Our main priority areas of action include:
- distribution of agricultural tools;
- distribution of vegetables seeds
- introducing micro-garden practices;
- construction of drinking troughs for animals; and
- distribution of basic veterinary kits

What motivates you to work in the agriculture and food security sector?
I have always loved the rural area and Africa. And working with communities gives me immense gratification when I see results that change people's lives

Can you share your most inspiring moment in humanitarian (FAO) work? i.e., in terms of work achievement in the country where you are, what have you been most proud about?
There are many beautiful moments experienced during the past 14 years in Angola. From 2008-2012 we created a food security project in Namibe.
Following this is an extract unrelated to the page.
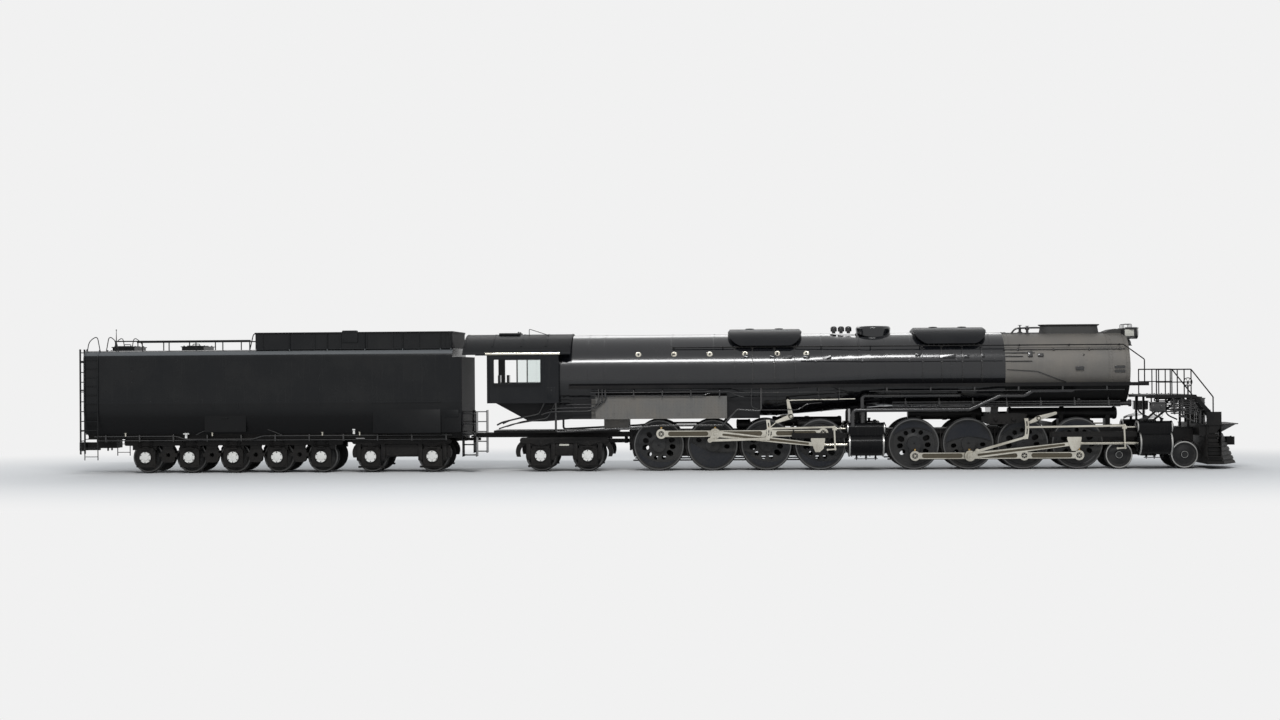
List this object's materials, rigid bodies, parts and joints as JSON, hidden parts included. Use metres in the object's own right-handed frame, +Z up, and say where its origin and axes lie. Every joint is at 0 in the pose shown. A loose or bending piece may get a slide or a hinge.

We started irrigated agriculture and we worked with 44 communities to do this. After five years, these communities are now totally independent in terms of humanitarian aid. When I visit these community, I’m overjoyed.

What is it like working in an emergency environment?
Working on emergency projects means working long hours – you are working in the field during the day and working in the office during the night.

What are the biggest challenges for you and how do you cope?
For us the biggest challenge is to incorporate more resilience activities in emergency projects. Many donors do not want it, they want to do simple food assistance, however it’s important that we work with communities to build more resilient agricultural livelilhoods.

What are the biggest challenges facing FAO in the location where you are?
The biggest challenge of the FAO in the southern region of Angola is to mitigate the effects of climate change and the land degradation.